To be clear, I think it’s OK for a data consumer to develop sophisticated heuristics along these lines. MapLibre GL/Mapbox GL uses similar heuristics to decide whether it’s appropriate to rotate CJK text vertically. But if splitting strings on semicolons is merely a quick fix for “ugly breakage”, to be viewed askance, then what are we to make of text segmentation heuristics that may not even be reliable?

Christoph’s prototype does attempt to address this case too, by requiring the component names to be repeated in alt_name or similar. Unfortunately, none of the *_name keys would apply to the monolingual cases I brought up above, such as the shared dentist’s office in Cupertino, so the prototype would simply hide the label, communicating to the mapper that the POI is mistagged. I’m not optimistic that any proposal to redefine alt_name would ever fly, but there has been a suggestion to introduce a new key for this purpose:

Minh_Nguyen · January 24, 2023, 3:31am

In fairness to Christoph, his prototype is primarily aimed at solving the Unihan/Arabic font selection problem, which is a legitimate goal, and only incidentally about laying out compound monolingual or multilingual labels. I quibble with the notion that one goal is inherently more worthy than the other, and especially with a cold calculation based on population, but every software project is entitled to its own priorities. Certainly it’s good to finally choose a Chinese font for Chinese and a Nastaliq font for Urdu, but I don’t see it as inextricably tied to other labeling issues.

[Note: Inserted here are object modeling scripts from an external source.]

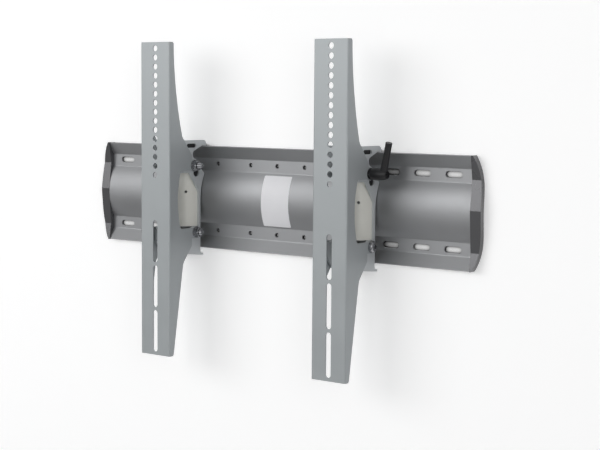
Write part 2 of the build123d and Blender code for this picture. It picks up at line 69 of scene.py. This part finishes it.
# How the pieces are made
SMOOTH_ANGLE = radians(40)
THREAD_SMOOTH_ANGLE = radians(35)
MERGE_DISTANCE = 0.001 * MM
LABEL_START = 5 * MM  # how far ahead of the plate the label is drawn before it is pressed on
LABEL_CORNER_STEPS = 6
LABEL_GAP = 0.03 * MM  # keeps the film clear of the coat below it
RIDGE_SHARE = 0.46  # half a thread ridge's foot in pitches, so that two turns never touch
PLUG_END_SHARE = 0.495  # a plug's end radius in widths, just short of closing on itself
PLUG_END_STEPS = 16
PLUG_EDGE_STEPS = 2
PLUG_EDGE_ANGLE = radians(60)

# How the finishes vary
NOISE_MIDDLE = (0.3, 0.7)  # where most of a noise pattern's values lie
COAT_PEEL = 0.03 * MM
COAT_STRENGTH = 0.2
PAINT_GRAIN_SHARE = 1.5  # a dimple of the wet paint against one of the powder

# How the studio is built
WALL_SPAN = 9.0
WALL_GAP = 0.5 * MM  # between the plate's back and the wall
AIR_REACH = 60 * MM  # how near a thing has to be to darken the wall
AIR_SAMPLES = 16
HIDDEN_INSET = 6 * MM  # how far inside the plate's edge the hidden part of the wall begins
OPEN_AIR = (0.26, 0.42)  # the share of free air at which the open wall is black, and is white
HIDDEN_AIR = (0.40, 0.98)  # the same behind the plate
ROOM_SIDES = (-0.1, 0.9)  # from the dim to the bright side, as a cosine
SENSOR_WIDTH = 36.0
LAMPS = {
    "key": {"place": (-1.12, -2.0, 0.64), "width": 2.1, "height": 1.0},
    "fill": {"place": (1.8, -1.7, 0.4), "width": 1.0, "height": 1.0},
    "back": {"place": (-0.9, 2.2, 1.1), "width": 1.4, "height": 1.4},
}


def linear(code):
    """The linear colour of an sRGB hex code."""
    parts = [int(code[i:i + 2], 16) / 255 for i in (0, 2, 4)]
    return tuple(p / 12.92 if p <= 0.04045 else ((p + 0.055) / 1.055) ** 2.4 for p in parts)


def middle(node):
    """The centre of a node's box."""
    low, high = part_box(node)
    return (low + high) / 2


def colour_setting(name, description, code):
    """A colour that starts at an sRGB hex code."""
    return FloatVectorProperty(
        name=name, description=description, default=linear(code), size=3, min=0.0, max=1.0, subtype="COLOR"
    )


def length_setting(name, description, value):
    """A length in metres."""
    return FloatProperty(name=name, description=description, default=value, unit="LENGTH", precision=5)


def angle_setting(name, description, value):
    """An angle that starts at a value in degrees."""
    return FloatProperty(name=name, description=description, default=radians(value), unit="ROTATION")


def power_setting(name, description, value):
    """A lamp's power in watts."""
    return FloatProperty(name=name, description=description, default=value, unit="POWER")


def level_setting(name, description, value):
    """A plain number."""
    return FloatProperty(name=name, description=description, default=value)


class FinishSettings(bpy.types.PropertyGroup):
    """Colours and grain of the bracket's finishes"""

    coat: colour_setting("Coat", "Silver powder coat of the vertical brackets", "AEB3B5")
    hook: colour_setting("Hook plates", "Silver powder coat of the hook plates, a paler batch", "CACED0")
    plate: colour_setting("Plate", "Silver powder coat of the wall plate, a darker batch", "A2A3A5")
    nose: colour_setting("Nose", "Pale warm grey coat of the two rounded noses", "ECEBE3")
    cap: colour_setting("Cap", "Dark grey of the moulded end caps", "606062")
    zinc: colour_setting("Zinc", "Bright zinc plating of bolts, nuts and washers", "9C9DA0")
    steel: colour_setting("Steel", "Drawn steel of sleeves and springs", "A9A9A8")
    oxide: colour_setting("Oxide", "Black oxide on hardened steel", "1B1B1D")
    nylon: colour_setting("Nylon", "Natural nylon of the friction washers", "D8D5C8")
    lever: colour_setting("Lever", "Black of the moulded levers", "1B1B1D")
    coat_grain: length_setting("Coat grain", "Width of one dimple in the powder coat", 1.4 * MM)
    mould_grain: length_setting("Mould grain", "Width of one grain of the moulded surfaces", 0.9 * MM)


class LabelSettings(bpy.types.PropertyGroup):
    """Size, place and colour of the blank label"""

    paper: colour_setting("Paper", "White of the blank label", "ECECEF")
    width: length_setting("Width", "Along the plate", 48.0 * MM)
    height: length_setting("Height", "Up and down, as seen from the front", 71.0 * MM)
    place: length_setting("Place", "Its middle, along the plate", 3.0 * MM)
    drop: length_setting("Drop", "How far its middle lies below the plate's middle", 0.6 * MM)
    slant: length_setting("Slant", "How far its top stands to the right of its foot", 2.0 * MM)
    corner: length_setting("Corner", "Radius of its corners", 1.6 * MM)
    paper_thickness: length_setting("Thickness", "Film and glue together", 0.15 * MM)
    rows: IntProperty(
        name="Rows", description="Strips up the label, which follow the bulge", default=48, min=8
    )


class ThreadSettings(bpy.types.PropertyGroup):
    """Sizes of the threads on the free bolt ends"""

    crest: length_setting("Crest", "Outer diameter of the M8 thread", 8.0 * MM)
    root: length_setting("Root", "Diameter at the foot of the thread", 6.7 * MM)
    pitch: length_setting("Pitch", "From one thread to the next", 1.25 * MM)
    facets: IntProperty(name="Facets", description="Faces round one turn", default=28, min=12)


class SpringSettings(bpy.types.PropertyGroup):
    """Travel of the levers' springs"""

    travel: length_setting("Travel", "How much a spring shortens when its handle is lifted", 4.5 * MM)


class PlugSettings(bpy.types.PropertyGroup):
    """Sizes, places and colour of the blanking plugs"""

    rubber: colour_setting("Rubber", "Black of the blanking plugs", "161618")
    thickness: length_setting("Thickness", "Of a plug's flat part", 1.0 * MM)
    rounding: length_setting("Rounding", "Of a plug's edges", 0.2 * MM)
    slot_length: length_setting("Slot length", "Of the plug in a lock slot", 19.8 * MM)
    slot_width: length_setting("Slot width", "Of the plug in a lock slot", 5.8 * MM)
    slot_ahead: length_setting("Slot ahead", "From the wall to the lock slot's middle", 34.0 * MM)
    slot_up: length_setting("Slot up", "From the plate's top edge up to the lock slot's middle", 0.3 * MM)
    drop_width: length_setting("Drop width", "Of the plug in a drop hole", 11.8 * MM)
    drop_back: length_setting("Drop back", "From the tilt stud back to the drop hole's middle", 7.2 * MM)
    drop_down: length_setting("Drop down", "From the tilt stud down to the drop hole's middle", 10.5 * MM)


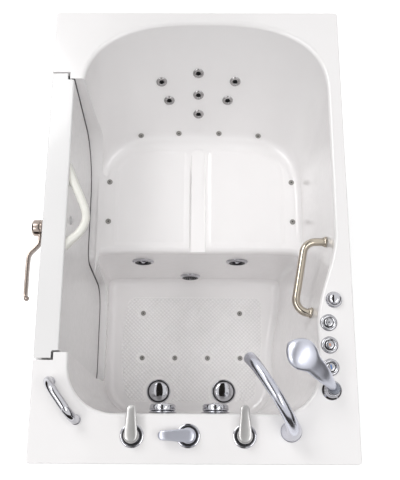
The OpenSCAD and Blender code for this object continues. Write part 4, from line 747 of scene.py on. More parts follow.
# The dark strip on the doorway's wall that shows as a line round the closed door
def madeDoorwayStrip():
    x0, x1 = doorX + strip["from"], doorX + strip["to"]
    deep, near = (doorOutline(g, rim - 1) for g in (strip["sunk"], -strip["proud"]))
    order = list(range(1, len(deep))) + [0]
    return loft([[Vector((x, *side[i])) for x, side in ((x0, deep), (x1, deep), (x1, near), (x0, near))]
                 for i in order])


makePiece("doorwayStrip", madeDoorwayStrip(), "tub", "doorwayStrip")

bow = {
    "wide": 12.5, "tall": 12, "down": 30, "flare": 5, "run": 26,
    "outs": (53 - door["thick"], 0, 14, 36, 52, 51, 34, 11, 52 - door["thick"]),
    "places": (180, 138, 106, 58, 13, -20, -52, -74, -104),
}


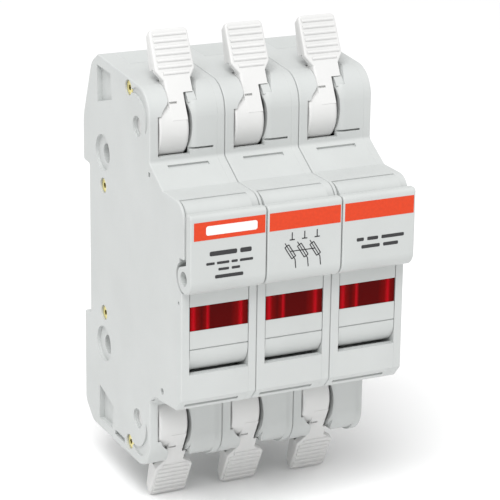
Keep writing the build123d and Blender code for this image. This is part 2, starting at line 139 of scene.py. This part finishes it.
# ---- materials ------------------------------------------------------------------------
class Surface:
    """Builds one material from nodes; all textures lie in the object's own space."""

    def __init__(self, name):
        self.material = bpy.data.materials.new(name)
        self.material.use_nodes = True
        self.tree = self.material.node_tree
        self.shader = self.tree.nodes["Principled BSDF"]
        self.place = self.node("ShaderNodeTexCoord").outputs["Object"]

    def node(self, kind, **settings):
        made = self.tree.nodes.new(kind)
        for key, value in settings.items():
            setattr(made, key, value)
        return made

    def link(self, source, target):
        self.tree.links.new(source, target)

    def noise(self, scale, detail=2.0, stretch=None):
        """Noise with so many features to the metre, drawn out along an axis if stretch is given."""
        texture = self.node("ShaderNodeTexNoise")
        texture.inputs["Scale"].default_value = scale
        texture.inputs["Detail"].default_value = detail
        source = self.place
        if stretch:
            mapping = self.node("ShaderNodeMapping")
            mapping.inputs["Scale"].default_value = stretch
            self.link(source, mapping.inputs["Vector"])
            source = mapping.outputs["Vector"]
        self.link(source, texture.inputs["Vector"])
        return texture.outputs["Fac"]

    def ramp(self, factor, stops):
        made = self.node("ShaderNodeValToRGB")
        elements = made.color_ramp.elements
        while len(elements) < len(stops):
            elements.new(0.5)
        for element, (position, color) in zip(elements, stops):
            element.position = position
            element.color = (*color, 1)
        self.link(factor, made.inputs["Fac"])
        return made.outputs["Color"]

    def spread(self, factor, low, high, from_low=0.3, from_high=0.7):
        made = self.node("ShaderNodeMapRange")
        limits = {"From Min": from_low, "From Max": from_high, "To Min": low, "To Max": high}
        for key, value in limits.items():
            made.inputs[key].default_value = value
        self.link(factor, made.inputs["Value"])
        return made.outputs["Result"]

    def bump(self, height, depth):
        made = self.node("ShaderNodeBump")
        made.inputs["Strength"].default_value = 1.0
        made.inputs["Distance"].default_value = depth
        self.link(height, made.inputs["Height"])
        self.link(made.outputs["Normal"], self.shader.inputs["Normal"])

    def fixed(self, **values):
        for key, value in values.items():
            self.shader.inputs[key.replace("_", " ")].default_value = value


def shade(color, factor):
    return tuple(min(1.0, channel * factor) for channel in color)


def cloudy(color, tone):
    """Ramp stops that swing a color a little darker and a little lighter."""
    return [(0.3, shade(color, 1 - tone)), (0.7, shade(color, 1 + tone))]


def moulded(name, color, roughness, grain=2600, depth=0.00002):
    """Moulded plastic: a spark-eroded grain, faint flow clouds and an uneven sheen."""
    made = Surface(name)
    clouds = made.noise(70, 3.0)
    fine = made.noise(grain, 2.0)
    made.link(made.ramp(clouds, cloudy(color, 0.03)), made.shader.inputs["Base Color"])
    made.link(made.spread(fine, roughness - 0.06, roughness + 0.06), made.shader.inputs["Roughness"])
    made.bump(fine, depth)
    made.fixed(Specular_IOR_Level=0.4)
    return made.material


def metal(name, color, roughness, stretch):
    """Rolled or turned metal: fine lines along one way, and duller patches."""
    made = Surface(name)
    lines = made.noise(900, 3.0, stretch)
    patches = made.noise(160, 3.0)
    made.link(made.ramp(patches, cloudy(color, 0.10)), made.shader.inputs["Base Color"])
    made.link(made.spread(lines, roughness - 0.08, roughness + 0.12), made.shader.inputs["Roughness"])
    made.bump(lines, 0.000006)
    made.fixed(Metallic=1.0)
    return made.material


def printed(name, color):
    """Pad-printed ink: slightly uneven cover over the plastic's grain."""
    made = Surface(name)
    cover = made.noise(1500, 3.0)
    made.link(made.ramp(cover, [(0.35, shade(color, 0.94)), (0.65, shade(color, 1.04))]),
              made.shader.inputs["Base Color"])
    made.link(made.spread(cover, 0.38, 0.52), made.shader.inputs["Roughness"])
    made.bump(cover, 0.000008)
    made.fixed(Specular_IOR_Level=0.25)
    return made.material


def red_lens():
    """Deep red clear moulding; its flutes show as brighter upright bands."""
    made = Surface("red_lens")
    split = made.node("ShaderNodeSeparateXYZ")
    made.link(made.place, split.inputs["Vector"])
    shifted = made.node("ShaderNodeMath", operation="ADD")
    made.link(split.outputs["X"], shifted.inputs[0])
    shifted.inputs[1].default_value = POLES * PITCH / 2
    local = made.node("ShaderNodeMath", operation="MODULO")
    made.link(shifted.outputs[0], local.inputs[0])
    local.inputs[1].default_value = PITCH
    across = made.spread(local.outputs[0], 0, 1, 2.1 * MM, 15.4 * MM)
    dark, mid, bright = (0.085, 0.0, 0.0), (0.17, 0.0, 0.0), (0.44, 0.002, 0.008)
    bands = [(0.0, mid), (0.06, bright), (0.11, mid), (0.20, dark), (0.27, mid), (0.30, bright), (0.35, dark),
             (0.70, dark), (0.82, mid), (0.88, bright), (0.92, mid), (1.0, dark)]
    made.link(made.ramp(across, bands), made.shader.inputs["Base Color"])
    streaks = made.noise(420, 2.0, (1.0, 1.0, 0.12))
    made.link(made.spread(streaks, 0.06, 0.16), made.shader.inputs["Roughness"])
    made.bump(streaks, 0.00003)
    made.fixed(Transmission_Weight=0.05, Specular_IOR_Level=0.03, IOR=1.49)
    return made.material


def clear_glass(name, color, roughness):
    """Clear glass with faint waves in its surface."""
    made = Surface(name)
    waves = made.noise(300, 2.0)
    made.link(made.ramp(waves, [(0.3, shade(color, 0.94)), (0.7, color)]), made.shader.inputs["Base Color"])
    made.link(made.spread(waves, roughness, roughness + 0.05), made.shader.inputs["Roughness"])
    made.bump(waves, 0.00001)
    made.fixed(Transmission_Weight=0.9, IOR=1.5)
    return made.material


def circuit_board():
    """Green laminate with a faint weave of glass threads."""
    made = Surface("circuit_board")
    across = made.noise(1400, 1.0, (1.0, 1.0, 0.15))
    along = made.noise(1400, 1.0, (0.15, 1.0, 1.0))
    weave = made.node("ShaderNodeMath", operation="ADD")
    made.link(across, weave.inputs[0])
    made.link(along, weave.inputs[1])
    made.link(made.ramp(made.spread(weave.outputs[0], 0, 1, 0.7, 1.3),
                        [(0.0, (0.02, 0.13, 0.05)), (1.0, (0.04, 0.22, 0.09))]),
              made.shader.inputs["Base Color"])
    made.bump(weave.outputs[0], 0.00001)
    made.fixed(Roughness=0.35)
    return made.material


def dress_nodes():
    """Gives every CAD node the material of its slot in the record."""
    grey, face_grey = (0.508, 0.524, 0.517), (0.500, 0.517, 0.509)
    finishes = {
        "housing_plastic": moulded("housing_plastic", grey, 0.50),
        "carrier_plastic": moulded("carrier_plastic", face_grey, 0.46),
        "lever_plastic": moulded("lever_plastic", (0.635, 0.635, 0.628), 0.36, 3200, 0.00001),
        "clip_plastic": moulded("clip_plastic", shade(grey, 0.96), 0.5),
        "red_lens": red_lens(),
        "circuit_board": circuit_board(),
        "lamp_glass": clear_glass("lamp_glass", (0.97, 0.90, 0.82), 0.03),
        "fuse_ceramic": moulded("fuse_ceramic", (0.86, 0.84, 0.79), 0.32, 1800, 0.00001),
        "plated_cap": metal("plated_cap", (0.72, 0.70, 0.66), 0.24, (1.0, 1.0, 8.0)),
        "tinned_copper": metal("tinned_copper", (0.70, 0.66, 0.60), 0.33, (8.0, 1.0, 1.0)),
        "zinc_steel": metal("zinc_steel", (0.62, 0.63, 0.66), 0.36, (1.0, 8.0, 1.0)),
        "rivet_brass": metal("rivet_brass", (0.74, 0.66, 0.28), 0.30, (1.0, 6.0, 6.0)),
        "label_print": printed("label_print", face_grey),
    }
    slots = {part["node"]: part["material_slot"] for part in frame["record"]["subparts"]}
    for node, thing in frame["nodes"].items():
        thing.data.materials.clear()
        thing.data.materials.append(finishes[slots[node]])


# ---- pieces made here -----------------------------------------------------------------
def bridge(mesh, first, second):
    """Add a closed prism between two rings of as many points."""
    near = [mesh.verts.new(point) for point in first]
    far = [mesh.verts.new(point) for point in second]
    mesh.faces.new(near)
    mesh.faces.new(list(reversed(far)))
    for i in range(len(near)):
        j = (i + 1) % len(near)
        mesh.faces.new((near[j], near[i], far[i], far[j]))


def add_piece(name, mesh, material, body):
    """Turn a mesh of closed prisms into a visible piece that moves with a CAD body."""
    bmesh.ops.recalc_face_normals(mesh, faces=mesh.faces)
    data = bpy.data.meshes.new(name)
    mesh.to_mesh(data)
    mesh.free()
    data.materials.append(material)
    thing = bpy.data.objects.new(name, data)
    bpy.context.scene.collection.objects.link(thing)
    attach(thing, body)
    return thing


# ---- corners of the cowls -------------------------------------------------------------
def cowl_corner(bulge):
    """Side outline (forward, up) of the strip of cowl that lies right under a lever's neck."""
    outer, inner = [], []
    for step in range(CORNER_STEPS + 1):
        angle = math.radians(CORNER_START + step * CORNER_SWEEP / CORNER_STEPS)
        across = COWL_F + bulge + COWL_R * math.cos(angle) - PIVOT_F
        above = COWL_Z + bulge + COWL_R * math.sin(angle) - PIVOT_Z
        shrink = min(1.0, NECK_REACH / math.hypot(across, above))
        outer.append((PIVOT_F + across * shrink, PIVOT_Z + above * shrink))
        inner.append((PIVOT_F + across * CORNER_DEPTH, PIVOT_Z + above * CORNER_DEPTH))
    return outer + inner[::-1]


def add_cowl_corners():
    """Square corner of each cowl under its lever's neck, where the edge isn't rounded over."""
    mesh = bmesh.new()
    for side, bulge, right in ((1, 0.0, UPPER_CORNER_X), (-1, LOWER_BULGE, LOWER_CORNER_X)):
        outline = cowl_corner(bulge)
        for pole in range(POLES):
            seam = (pole - POLES / 2) * PITCH
            rings = [[(seam + x * MM, -f * MM, side * z * MM) for f, z in outline]
                     for x in (CORNER_X, right)]
            bridge(mesh, *rings)
    housing = frame["nodes"]["housing_body_1"].data.materials[0]
    add_piece("cowl_corners", mesh, housing, "housing")


# ---- printing on the handles ----------------------------------------------------------
def prisms(name, outlines, material, thickness=INK):
    """Thin raised ink: each outline is a ring of (x, z) points in mm, x from the left seam."""
    seam, back, front = -POLES * PITCH / 2, -HANDLE_FRONT * MM, -(HANDLE_FRONT + thickness) * MM
    mesh = bmesh.new()
    for outline in outlines:
        rings = [[(seam + x * MM, y, z * MM) for x, z in outline] for y in (back, front)]
        bridge(mesh, *rings)
    return add_piece(name, mesh, material, "carriers")


def bar(x0, x1, z0, z1):
    return [(x0, z0), (x1, z0), (x1, z1), (x0, z1)]


def rounded(x0, x1, z0, z1, radius, steps=5):
    """Outline of a bar with round corners."""
    ring = []
    for cx, cz, start in ((x1 - radius, z0 + radius, -90), (x1 - radius, z1 - radius, 0),
                          (x0 + radius, z1 - radius, 90), (x0 + radius, z0 + radius, 180)):
        for step in range(steps + 1):
            angle = math.radians(start + 90 * step / steps)
            ring.append((cx + radius * math.cos(angle), cz + radius * math.sin(angle)))
    return ring


def stroke(start, end, width):
    """Outline of a straight line of some width."""
    (x0, z0), (x1, z1) = start, end
    length = math.hypot(x1 - x0, z1 - z0)
    dx, dz = -(z1 - z0) / length * width / 2, (x1 - x0) / length * width / 2
    return [(x0 + dx, z0 + dz), (x0 - dx, z0 - dz), (x1 - dx, z1 - dz), (x1 + dx, z1 + dz)]


def word_bars(centre, z0, z1, lengths, gap):
    """A row of plain bars about a centre, in place of one line of print."""
    x = centre - (sum(lengths) + gap * (len(lengths) - 1)) / 2
    bars = []
    for length in lengths:
        bars.append(rounded(x, x + length, z0, z1, (z1 - z0) * 0.3, 3))
        x += length + gap
    return bars


def fuse_symbol():
    """Three linked fuses on swinging contacts, as in a wiring diagram."""
    strokes = []
    for x in (22.9, 25.8, 28.7):
        strokes.append(stroke((x + 0.35, 15.1), (x + 0.35, 13.5), CONTACT_LINE))
        strokes.append(stroke((x - 0.25, 13.5), (x + 0.95, 13.5), CONTACT_LINE))
        top, low = (x - 1.3, 12.9), (x + 1.1, 9.1)
        strokes.append(stroke(top, low, THIN_LINE))
        strokes.append(stroke(low, (x + 1.3, 7.2), LINE))
        way = Vector((low[0] - top[0], low[1] - top[1])).normalized()
        side = Vector((-way.y, way.x)) * 0.52
        first, last = Vector(top) + way * 0.8, Vector(top) + way * 3.9
        ring = [first + side, first - side, last - side, last + side]
        for i in range(4):
            strokes.append(stroke(tuple(ring[i]), tuple(ring[(i + 1) % 4]), LINE))
    strokes.append(stroke((22.9, 11.0), (28.6, 11.0), THIN_LINE))
    return strokes


def add_print():
    orange = printed("orange_ink", (0.63, 0.048, 0.010))
    white = printed("white_ink", (0.78, 0.78, 0.77))
    dark = printed("dark_ink", (0.035, 0.035, 0.037))
    band = [bar(0.9, 17.0, 15.9, 19.8), bar(18.0, 34.5, 15.9, 19.8), bar(35.5, 51.95, 15.9, 19.8)]
    strip = prisms("orange_band", band, orange)
    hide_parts("labels")
    prisms("blank_strip", [rounded(3.6, 15.2, 16.85, 18.85, 0.5)], white, STRIP)
    rows = word_bars(9.2, 12.3, 13.3, [6.2, 2.6], 0.7)
    rows += word_bars(9.0, 10.4, 10.95, [1.9, 2.8, 1.4, 3.0], 0.5)
    rows += word_bars(8.9, 9.0, 9.55, [2.4, 1.9], 0.6)
    rows += word_bars(8.9, 7.35, 8.1, [6.4], 0.5)
    rows += word_bars(44.1, 11.1, 11.85, [1.7, 2.6, 5.4], 0.8)
    rows += word_bars(44.0, 9.4, 10.15, [4.4, 3.6], 0.8)
    prisms("plain_rows", rows, dark)
    prisms("fuse_symbol", fuse_symbol(), dark)


add_camera()
add_floor()
add_lighting()
dress_nodes()
add_cowl_corners()
add_print()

For Americana, selecting a font for the label has been slightly less problematic than for a statically rendered style. A combination of happy accidents results in the style automatically selecting not only the user’s preferred language but also, for CJK only, their preferred font in their preferred language. Consequently, the delimiter issue has been more of a focus, but there’s lots of room for improvement around fonts too.

dieterdreist · January 24, 2023, 8:49am

Firstly, default_language=* may be a fine idea for places where administrative areas have a single primary language, but this falls down completely in numerous places where local language dominance doesn’t follow administrative boundaries. A prime example of this is neighborhoods dominated by ethnic minorities in many of the world’s cities. These neighborhoods have may have one or more local languages that appear on signage, place names, and other features, but which still remain a minority in the smallest administrative area that surrounds them. These neighborhoods also do not necessarily have sharp borders that one could draw a polygon around. Minority-owned businesses named in minority languages may intermingle with majority-culture businesses as well as those of yet other minorities. For example, a predominantly Chinese neighborhood in New York City may overlap with Italian neighborhood, a Korean neighborhood, and a Jewish one and on the street between them one may see an intermingling of businesses with their primary names in 5 different languages and as many or more scripts. default_language completely fails to accommodate this type of real-world complexity

the default language could be tagged on a per object basis. It could either be the standard or be used to override a value from an enclosing polygon.

pnorman · January 27, 2023, 10:40pm

It’s worth remembering that whatever is chosen will need to be acceptable to data consumers who are only looking at the name tag, and no other fields.